Copy all lines below containing "that".

** Start **

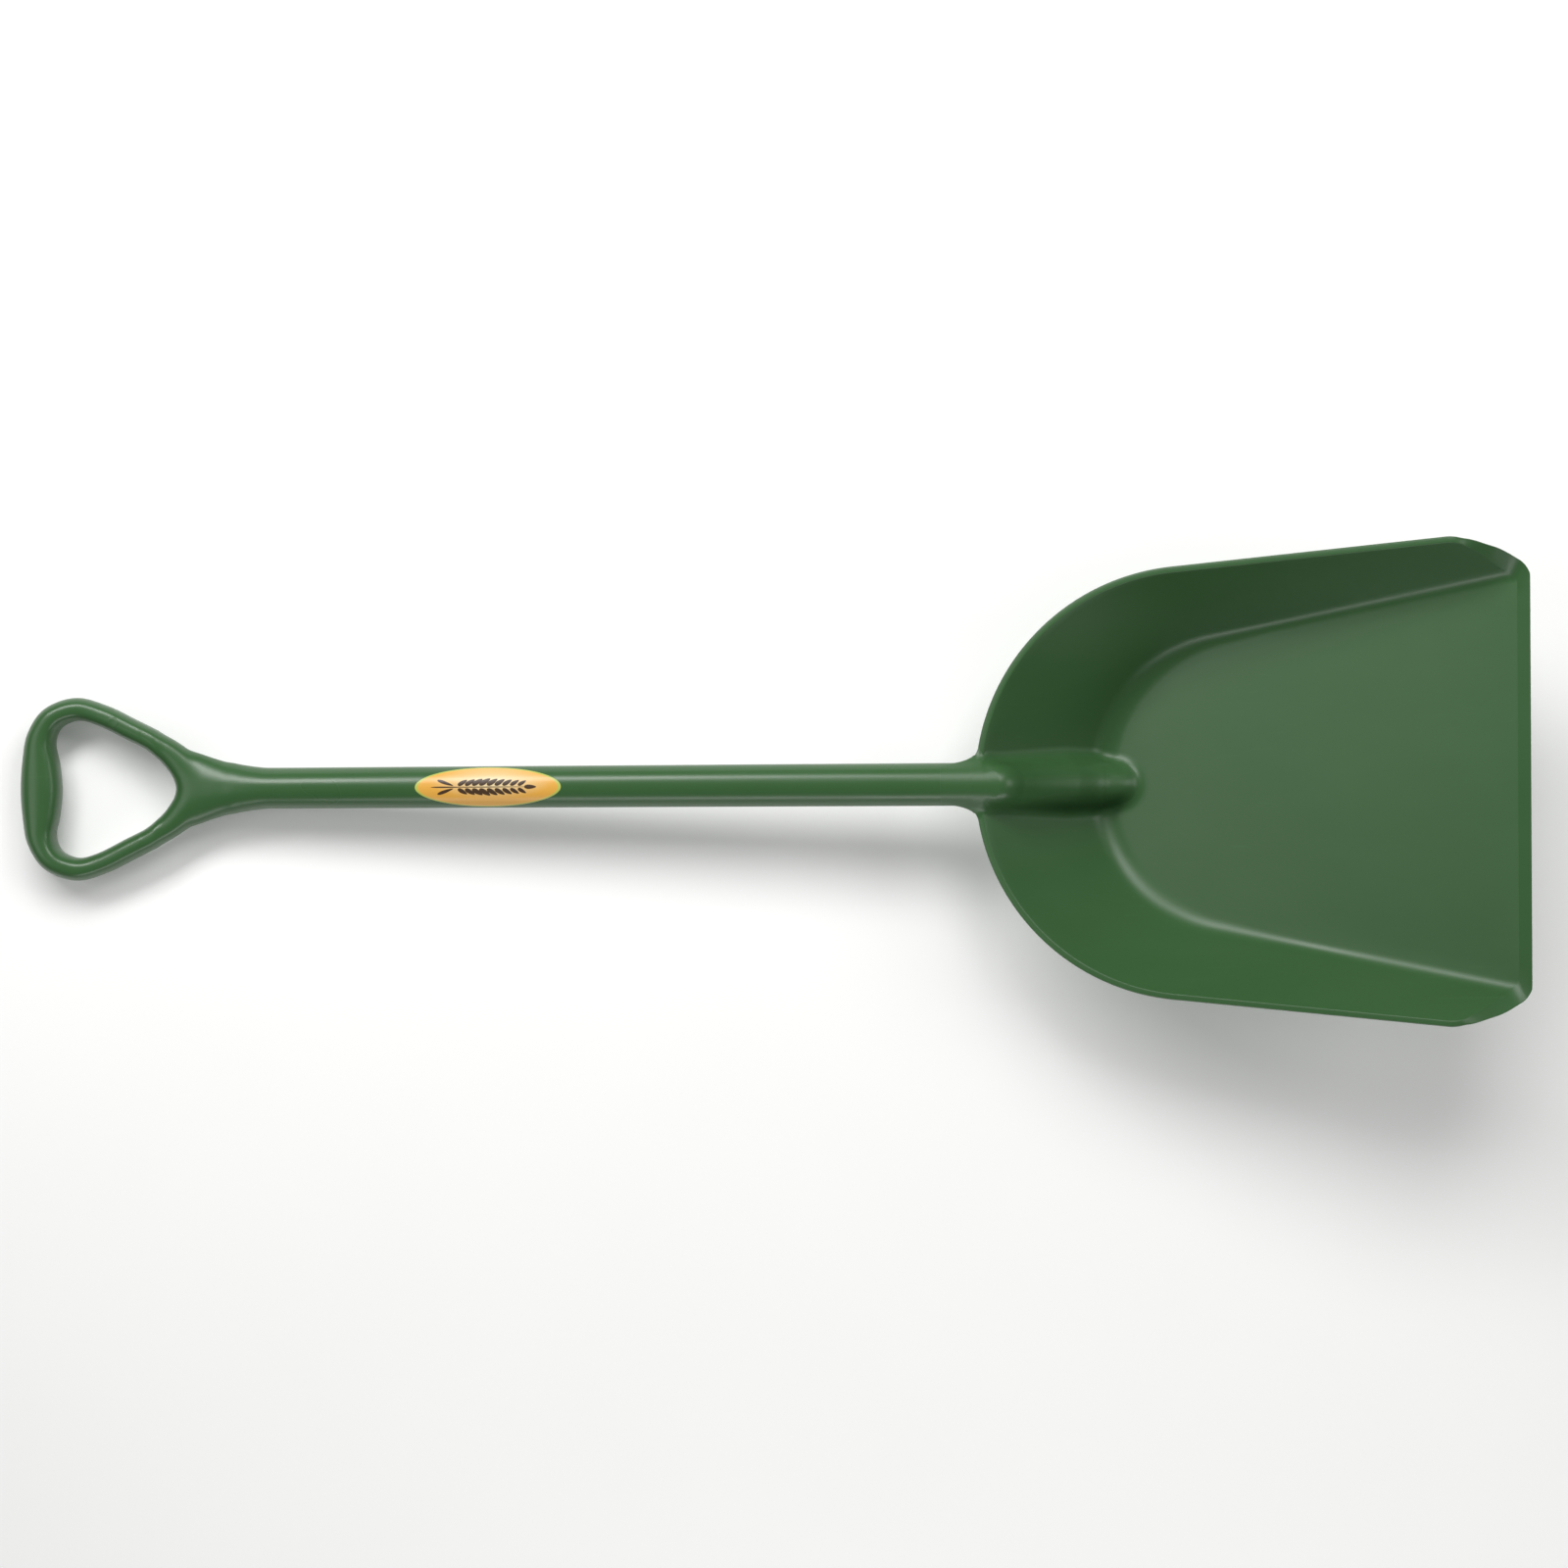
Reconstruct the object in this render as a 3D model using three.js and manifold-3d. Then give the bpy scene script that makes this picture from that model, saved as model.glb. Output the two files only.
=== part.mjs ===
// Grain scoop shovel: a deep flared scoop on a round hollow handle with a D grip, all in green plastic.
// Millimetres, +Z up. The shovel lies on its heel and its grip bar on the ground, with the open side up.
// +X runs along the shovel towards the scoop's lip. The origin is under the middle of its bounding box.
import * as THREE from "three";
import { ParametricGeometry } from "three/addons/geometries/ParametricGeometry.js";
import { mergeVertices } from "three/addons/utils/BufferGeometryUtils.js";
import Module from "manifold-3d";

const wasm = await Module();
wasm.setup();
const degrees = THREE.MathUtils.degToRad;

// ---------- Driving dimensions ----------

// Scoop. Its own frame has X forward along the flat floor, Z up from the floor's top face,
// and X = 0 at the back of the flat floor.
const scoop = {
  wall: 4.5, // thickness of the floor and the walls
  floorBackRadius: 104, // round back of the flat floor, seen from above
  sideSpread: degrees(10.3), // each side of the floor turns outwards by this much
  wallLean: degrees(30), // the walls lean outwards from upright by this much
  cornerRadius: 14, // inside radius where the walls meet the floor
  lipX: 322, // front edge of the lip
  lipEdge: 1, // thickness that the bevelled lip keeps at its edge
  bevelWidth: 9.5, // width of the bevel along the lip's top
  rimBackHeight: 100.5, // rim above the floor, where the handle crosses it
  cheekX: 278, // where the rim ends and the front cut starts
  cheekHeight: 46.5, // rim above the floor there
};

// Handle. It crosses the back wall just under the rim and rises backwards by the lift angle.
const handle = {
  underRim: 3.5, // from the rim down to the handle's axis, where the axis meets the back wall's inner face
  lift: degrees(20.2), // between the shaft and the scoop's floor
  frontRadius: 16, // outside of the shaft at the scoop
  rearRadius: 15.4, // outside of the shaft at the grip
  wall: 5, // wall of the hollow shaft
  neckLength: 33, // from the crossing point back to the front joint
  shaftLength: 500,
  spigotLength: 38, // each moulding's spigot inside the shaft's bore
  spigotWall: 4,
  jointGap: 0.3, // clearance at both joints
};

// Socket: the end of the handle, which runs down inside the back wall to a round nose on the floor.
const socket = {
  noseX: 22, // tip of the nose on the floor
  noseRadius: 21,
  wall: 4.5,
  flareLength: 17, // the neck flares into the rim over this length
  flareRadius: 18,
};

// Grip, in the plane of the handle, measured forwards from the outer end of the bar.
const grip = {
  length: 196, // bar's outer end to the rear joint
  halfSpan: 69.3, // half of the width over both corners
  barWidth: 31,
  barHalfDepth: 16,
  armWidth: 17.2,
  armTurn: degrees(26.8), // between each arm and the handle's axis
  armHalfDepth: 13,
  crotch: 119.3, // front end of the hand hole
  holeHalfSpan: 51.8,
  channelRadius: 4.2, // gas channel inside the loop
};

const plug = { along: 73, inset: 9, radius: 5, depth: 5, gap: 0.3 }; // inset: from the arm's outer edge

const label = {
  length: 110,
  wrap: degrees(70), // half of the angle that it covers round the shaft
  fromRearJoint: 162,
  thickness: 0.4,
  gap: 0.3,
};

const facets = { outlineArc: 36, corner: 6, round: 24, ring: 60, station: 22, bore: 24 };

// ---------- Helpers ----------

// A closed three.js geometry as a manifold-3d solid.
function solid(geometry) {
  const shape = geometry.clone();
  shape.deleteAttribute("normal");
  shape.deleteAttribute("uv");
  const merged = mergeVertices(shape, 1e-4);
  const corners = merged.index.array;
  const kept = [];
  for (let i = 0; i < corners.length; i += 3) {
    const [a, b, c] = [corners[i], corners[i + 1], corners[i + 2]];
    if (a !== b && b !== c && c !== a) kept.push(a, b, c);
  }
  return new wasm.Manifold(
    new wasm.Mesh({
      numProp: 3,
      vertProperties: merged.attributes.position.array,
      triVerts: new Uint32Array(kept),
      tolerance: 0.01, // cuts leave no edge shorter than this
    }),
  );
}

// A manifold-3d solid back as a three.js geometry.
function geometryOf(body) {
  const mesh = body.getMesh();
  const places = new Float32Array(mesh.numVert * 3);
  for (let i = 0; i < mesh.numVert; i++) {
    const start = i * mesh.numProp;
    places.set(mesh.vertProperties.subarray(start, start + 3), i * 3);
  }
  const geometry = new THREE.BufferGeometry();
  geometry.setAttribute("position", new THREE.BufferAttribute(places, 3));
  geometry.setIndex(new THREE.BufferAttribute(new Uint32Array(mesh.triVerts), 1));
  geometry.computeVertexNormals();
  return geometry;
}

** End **

Reply to the task:
Reconstruct the object in this render as a 3D model using three.js and manifold-3d. Then give the bpy scene script that makes this picture from that model, saved as model.glb. Output the two files only.
  lipEdge: 1, // thickness that the bevelled lip keeps at its edge
  wrap: degrees(70), // half of the angle that it covers round the shaft